Olivier Leroux, fiscaliste chez MNP estime que la disparition de l'argent comptant pourrait dissuader les petits acteurs de ne pas déclarer leurs revenus, mais ne mettra pas fin à la fraude de façon définitive.

« La réduction de l'utilisation de l'argent comptant sur le marché entraînera probablement une baisse du fameux “travail au noir”, car beaucoup craignent d'être découverts étant donné que les transactions sont plus facilement traçables. Cependant, je doute que cela élimine complètement la fraude. Il est possible que d'autres devises soient utilisées pour ce type d'activité, notamment la devise américaine si elle est largement disponible. De plus, les compagnies qui souhaitent dissimuler de grosses sommes d'argent dans des paradis fiscaux pourront le faire malgré la diminution de l'argent comptant sur le marché », explique-t-il.

Impacts sur le consommateur

Dans une optique similaire, les consommateurs pourraient être affectés par la diminution des transactions en espèces. Ils pourraient devoir supporter les frais de transaction individuels des institutions.

Il est également important de mentionner que les paiements par carte engendrent des frais considérables pour les entreprises. En augmentant le volume des transactions bancaires, les coûts augmenteront pour ces entreprises. Elles seront alors contraintes de répercuter ces coûts sur les consommateurs, entraînant ainsi une hausse des prix. D'autre part, les entreprises qui n'acceptent plus l'argent liquide éliminent le risque de vol interne et externe.

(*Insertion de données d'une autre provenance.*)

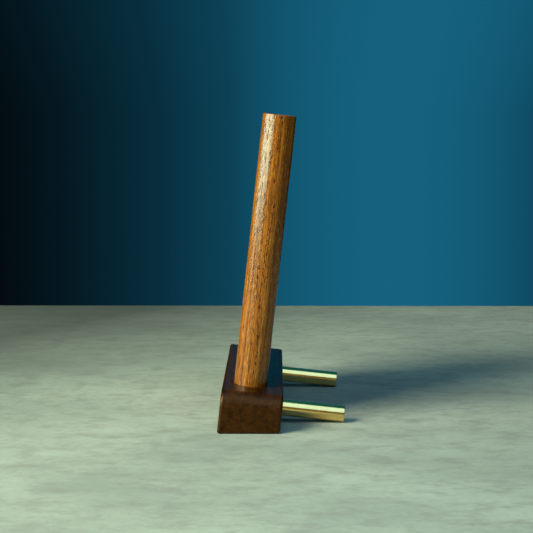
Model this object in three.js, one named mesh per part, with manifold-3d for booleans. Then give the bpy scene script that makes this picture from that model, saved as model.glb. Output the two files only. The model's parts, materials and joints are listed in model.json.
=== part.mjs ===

« Outre les frais, il existe un risque accru d'endettement pour la population. La gestion d'un budget ou le calcul des dépenses devient plus complexe lorsque l'argent n'est pas tangible. De plus, si l'argent comptant venait à se raréfier sur le marché, nos économies reposeraient entièrement entre les mains des institutions financières et d'internet. Bien que notre système monétaire au Canada diffère de celui des États-Unis, nous ne sommes pas à l'abri d'une défaillance, l'argent demeure une valeur refuge », affirme le fiscaliste.